Он, как чудовище из детской сказки, которую часто рассказывала мама, появлялся, едва о нем помянешь даже в мыслях. Осталось лишь проверить, сколько у него сердец и сколько жизней. Я бы — с большим удовольствием. И безумно бы расстроилась, если бы он вдруг восстал, как и полагается чудовищу.

Я еще сильнее поджала колени, подоткнула подол платья, чтобы не мерзли ступни:

— Ничего.

Полукровка тоже встал у окна и, скрестив руки на груди, смотрел на играющих детей:

— Знаешь, что будет с этим шаром, если он вырвется в небо?

Я пожала плечами и промолчала. Едва ли этот вопрос прозвучал просто так.

— Он лопнет.

Я молчала. Какое мне дело до лопнувшего шара. Кажется, это знает каждый ребенок.

— Это смерть. А ему кажется, что это свобода. Ведь ты об этом думаешь?

Проклятый выродок. Испоганил даже мысли.

— Почему он отослал тебя?

— Я не могу дать вам ответы, которых у меня нет.

— А знаешь, что будет, когда ты станешь не нужна в этом доме? Никому не нужна?

Я пожала плечами:

— Может, я стану свободной?

Полукровка усмехнулся:

— Что это: наивность или глупость?

— Разве в ваших глазах это не одно и то же?

Ларисс повернулся ко мне и опустился рядом, заглядывая в лицо:

— Неужели у тебя хорошее настроение?

— Пришли вы, и сейчас оно безнадежно испортится.

Он расхохотался, сверкая зубами:

— Я скучал.

— Так что будет, когда я стану не нужна в этом доме?

Он поднял руку и многозначительно соединил большой и указательный палец, будто раздавил мелкую букашку. Я уже как-то замечала за ним этот жест.

— Смерть.

Я отвернулась к окну:

— Я не услышала ничего нового.

— Это не пустая угроза, прелесть моя. И не моя. За пределами этого дома тобой сразу займется Совет Высоких домов. Над тобой императорский приговор.

— Я ничего не сделала.

Полукровка с сожалением кивнул:

— Правосудие порой безжалостно. Но безжалостно справедливо.

— Откуда мне знать, что это не очередная ваша ложь? Вы состоите из лжи, господин управляющий.

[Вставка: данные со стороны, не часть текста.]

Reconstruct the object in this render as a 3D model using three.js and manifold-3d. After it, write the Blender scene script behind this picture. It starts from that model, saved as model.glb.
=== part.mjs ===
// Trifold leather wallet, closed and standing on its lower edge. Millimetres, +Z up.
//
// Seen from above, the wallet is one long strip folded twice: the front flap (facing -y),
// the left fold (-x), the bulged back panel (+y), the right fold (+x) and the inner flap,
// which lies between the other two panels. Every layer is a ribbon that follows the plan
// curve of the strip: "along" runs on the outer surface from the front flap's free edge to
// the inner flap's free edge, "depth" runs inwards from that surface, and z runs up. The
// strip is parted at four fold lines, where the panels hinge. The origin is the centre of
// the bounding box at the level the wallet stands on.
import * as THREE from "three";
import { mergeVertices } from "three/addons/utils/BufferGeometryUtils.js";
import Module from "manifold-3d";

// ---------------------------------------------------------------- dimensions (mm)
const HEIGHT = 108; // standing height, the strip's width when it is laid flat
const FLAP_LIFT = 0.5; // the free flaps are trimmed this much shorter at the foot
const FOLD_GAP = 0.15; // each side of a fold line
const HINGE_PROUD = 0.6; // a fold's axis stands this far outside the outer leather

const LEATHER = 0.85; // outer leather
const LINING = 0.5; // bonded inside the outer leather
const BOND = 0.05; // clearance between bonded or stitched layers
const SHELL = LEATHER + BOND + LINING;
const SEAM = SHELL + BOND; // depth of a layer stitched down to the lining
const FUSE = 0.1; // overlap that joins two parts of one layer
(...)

Он казался озадаченным, и даже растерянным, пожал плечами:

— Потому что это не моя ложь.

Да, я что-то слышала тогда от де Во, но не придала этим словам особого значения. Тогда они были не важны. Важны ли сейчас? И как понять, что это, действительно, правда?

Полукровка усмехнулся:

— Нет, ты не веришь…

— Ни единому слову.

Он повел бровями:

— Зря. Мы сделали так, чтобы тебя считали мертвой, но старики не слишком спешат с этим соглашаться, особенно герцог Тенал — что более чем понятно. Совет все еще дает за тебя вознаграждение. Сто тысяч геллеров, между прочим. Это стоимость половины этого дома. В городе все еще развешаны твои голограммы.

Я опустила голову: не похоже, чтобы это было враньем. О вознаграждении и голограммах я слышала и от Добровольца, и от Гектора. Доброволец был в сговоре, пусть. Но Гектор не стал бы врать. Выходит, и полукровка не врет.

— Так что, тебе не спрятаться, прелесть моя. Негде. За оградой тебе не сделать и пары шагов.